Kejimkujik Lake NAM-56

Riparian Nation(s) Canada
Surface Area 26 km2 Mean Depth 4.4 m Volume 0.1 km3
Shoreline 45 km Catchment Area 289 km2 Residence Time 0.17 yr
Frozen Period Dec-Apr Mixing Type Dimictic Morphogenesis/Dam
Related Info/Site


The oligotrophic Kejimkujik Lake in Kejimkujik National Park is lying on Devonian granite in central Nova Scotia approximately 60 km inland from the Atlantic Ocean and 40 km from the Bay of Fundy. Its drainage basin is covered by forest, bogs, lakes and a very limited amount of poor agricultural land (<1% of the watershed). About two-thirds of the drainage basin is outside of the National Park boundary which contains a permanent population of <100 people, has some roads and supports some forestry and a very limited amount of agriculture. Kejimkujik Lake is a local centre of summer recreation. Up to ca. 1,500-2,500 people may be present daily during peak periods of the summer season. Water flowing into the lake is influenced by bog soils and is high in organic acids. The lake has shown a high degree of acidification and reproductive failure of Atlantic salmon due to high acidity downstream from the lake has become apparent.

In response to the need for scientific knowledge of the potential impacts of the long-range transportation of air pollutants on freshwater ecosystems in Atlantic Canada, the Government of Canada initiated the Kejimkujik Calibrated Catchment Study Program, an interdisciplinary multi-agency study in 1980.

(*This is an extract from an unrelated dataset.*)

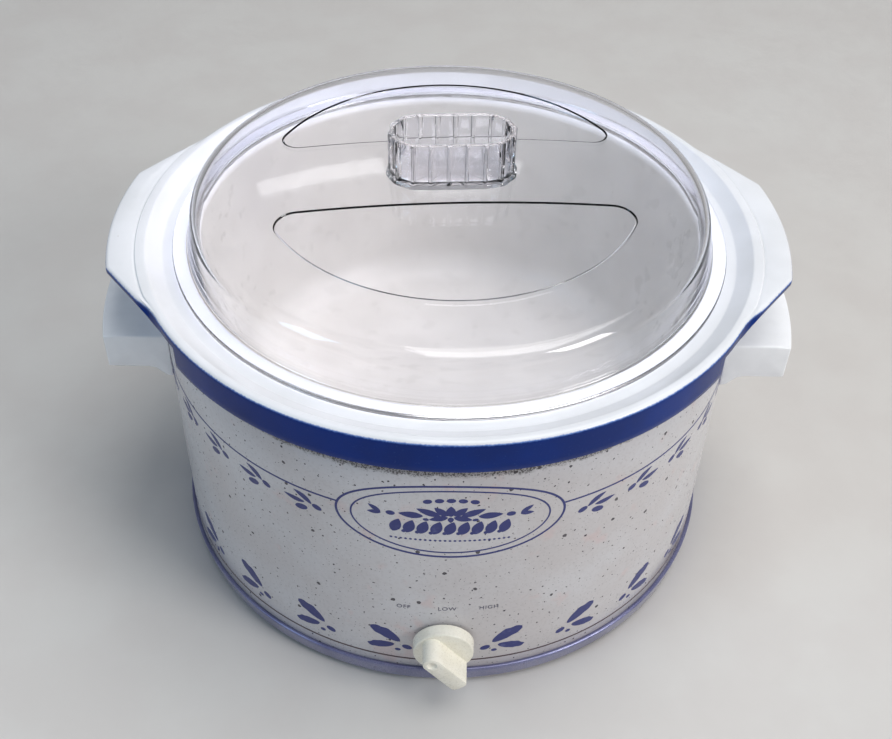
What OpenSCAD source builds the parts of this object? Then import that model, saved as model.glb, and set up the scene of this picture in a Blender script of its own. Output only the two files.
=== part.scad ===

The lake is shallow and has a relatively high flushing rate (4.5 times yr-1), precipitation is 1,460 mm yr-1 and the runoff is 910 mm yr-1. The water is extremely dilute (sum of constituents = 13 mg l-1), and due to its relative closeness to the ocean, it is dominated by Na and Cl ions. Calcium and magnesium concentrations are extremely low (0.7 and 0.5 mg l-1, respectively); thus under the existing ca. 20 kg ha-1 yr-1 wet sulphate deposition, combined with the existing natural acidity, the lake responds with chronically depressed pH (4.8 annual mean). Studies in the lake and its tributaries showed that the additional sulphate deposition of anthropogenic origin gives additional acidity to the water, particularly during the winter and early spring, which explains the disappearance of Atlantic salmon downstream from the lake (Q).